On our way to Jerusalem, we stopped at a vineyard for a tour and lots of wine tasting, with local produce (all absolutely delicious). It’s not far between Tel Aviv and Jerusalem – about 90 minutes or so on the direct route by car or by train. As we were arriving in the late afternoon, we noticed how quiet the roads were – from sunset on Friday to sunset on Saturday, the Jews observe Shabbat, no cars, no electricity etc. This really doesn’t affect tourists as hotels and restaurants remain open for everyone else. Our hotel for the next 2 nights was the Orient Hotel – spectacular public spaces and comfortable rooms. https://orientbyisrotel.com-israel.com/ Not much time to relax however as we were off for dinner at the Cheese and Wine rooftop restaurant at the Notre Dame Centre which has been welcoming pilgrims for over 100 years. The restaurant has some great views over the city, I’d love to have seen it during daylight hours! Once again, delicious food that just kept on coming – lots of salads and more Middle Eastern dishes than we’d had. https://www.notredamecenter.org/cheeseandwine Back at the hotel, it was too early for bed, so quite a few of us found a bar across the road from the hotel which seems to stay open until the last people leave! Warm enough to eat outside at the restaurant and to drink outside at the bar, although we were kind of undercover.
Saturday was our really busy day! Our guide started our tour of Jerusalem at the Mount of Olives – you can see the incredible view from the header photo. This overlooks the city and is a great viewpoint to see the history. It was quite amazing to see these places I’d heard about all my life. As you look towards the city from the Mount, you can see the Gardens of Gethsemane where Christ was arrested (towards your right). Straight in front in the middle of the city is the Al-Aqsa Mosque, one of the most important mosques in Islam. The Mount of Olives viewpoint is a crowded place due to its position. Once we’d got used to the geography and history of the city, we then set off back to the city. We did a walking tour of the Old City; the coach dropped us close to our start and met us at the end as roads are narrow and mainly pedestrianised. Our first stop was at the site of the room where the Last Supper was held. Obviously not the original site, but researchers over the centuries are happy that this was the location. The hall seen to be the venue was actually built in the Middle Ages, by the crusaders. A 10–15-minute walk through the Old City brings you to the Western (Wailing) Wall. From there, we walked through the narrow streets and souks. Lots of little souvenir shops and a very lively atmosphere, despite it being Shabbat. After a short while, we realised we were following the Stations of the Cross. Narrow, busy streets that have probably been like this for thousands of years. Our final stop was at the Church of the Holy Sepulchre – said to be situated on the site of Calvary where Christ was crucified. TBH, I was expecting a quiet place of prayer – what we got was a busy church, full of queues. Not too noisy but just not what I expected.

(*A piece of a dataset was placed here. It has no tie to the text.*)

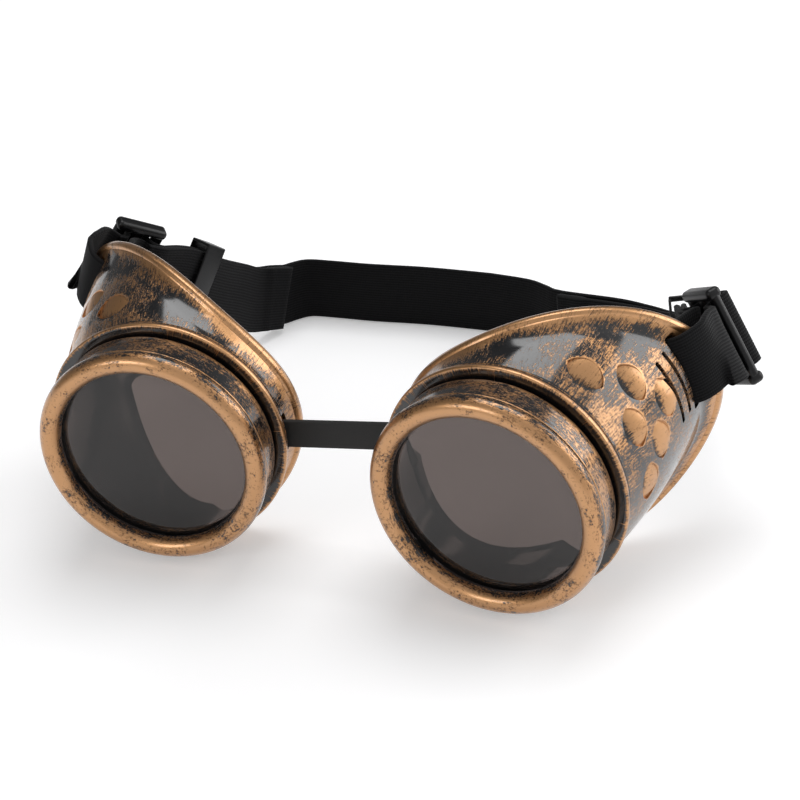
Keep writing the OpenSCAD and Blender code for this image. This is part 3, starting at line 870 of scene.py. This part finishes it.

Once back in our lovely, air-conditioned coach – we set off out of the city. Our first stop was lunch – definitely needed at this time. Getting out of the city was straightforward and once out of the city, you’re into the desert. There are still Bedouin who live there – some settlements can be seen from the road, and they move regularly. Our drive took us past a city that has been continuously inhabited since around 11,000 BCE – not enough time to stop in Jericho to see more unfortunately. Lunch was a tasty shawarma at a service station. We drove through orchards – yes, in the desert! Israel has some sophisticated methods of farming on small amounts of water.
Our next stop was Masada – water, hats and sunscreen were definitely needed here. This is a former fortress built by King Herod and the site of the Jews’ last stand against the Romans in 70AD. You reach it by cable car – just a short steep ride. You can walk however you’d need to start walking during the early hours of the morning due to the extreme heat. The fortress is located on a steep mountain making it almost inaccessible. This is why 1000 defenders were able to hold off a Roman force of 15,000 soldiers for nearly 2 years. When the Romans eventually took it, they found only a few survivors (a couple of women and some children) – the rest of the defenders had killed themselves rather than be taken as prisoners. It is now a UNESCO World Heritage Site and is still being investigated by archaeologists.
Next stop was the Dead Sea, we stopped in the resort of Ein Bokek. This is a purpose-built resort with sanatoriums and health spas. Lots of people come from the city to the resort for a long weekend as there are good facilities here, with shops, restaurants and hotels. It’s just 2 hours’ drive from Jerusalem. We just had time for a quick dip in the Sea – the recommendation is that you don’t spend longer than 15 minutes at a time in the water. It looks oily on the surface, but this is the minerals in the water. I have extremely dry skin and it took weeks for my skin to dry out again, the results were excellent, and I’d recommend a few dips in the sea if you have skin issues. The border with Jordan goes through the centre of the sea and you can see the other side easily. We had an early dinner after this at a restaurant in Ein Bokek – it was called Taj Maahal, so we expected an Indian meal, but it was Bedouin food, on low seating. Not great if you have dodgy hips like me!! There are normal chairs as well though! Again delicious food. https://taj-maahal.co.il/
After this, we headed back to Jerusalem, a journey of about 90 minutes – it was a very quiet coach, I think most of us were dozing. However, the evening was not over. Time for a quick shower and change when we got back to the hotel, but time to go out again for the Night Spectacular, a son et Lumiere show at the Tower of David in the city. It starts late at night so you can get the best benefit of the beautiful light show, which runs through the history of this ancient city. It’s a very popular show with a sell-out crowd. https://tod.org.il/en As we came out back to the coaches, we saw the city walls lit up with a Union Jack flag alongside an image of the Israeli flag – we took it as a tribute to the Late Queen. Back at the hotel, I headed for bed but many others in the group headed for the bar across the road.
The following day was our last. A leisurely breakfast (huge choice of items in the breakfast buffet BTW) and we loaded our bags on the coach for the last time. We only had one stop today and that was at Yvel. This is a company that makes jewellery from natural resources, especially pearls. over 90% of Yvel’s more than 100 employees are immigrants hailing from 23 countries. Once you’ve finished the tour, watched the film of the company’s history and philosophy and bought the jewellery – then it’s time for a wine tasting in their 19th century wine cellar. https://www.yvel.com/
Next stop was the airport – here you can see how tight security is – the first queue is for the initial security check, before heading to bag drop, more security then finally you find yourself in the departure lounge. A big area, but very few places to eat before our mid-afternoon flight back to Luton.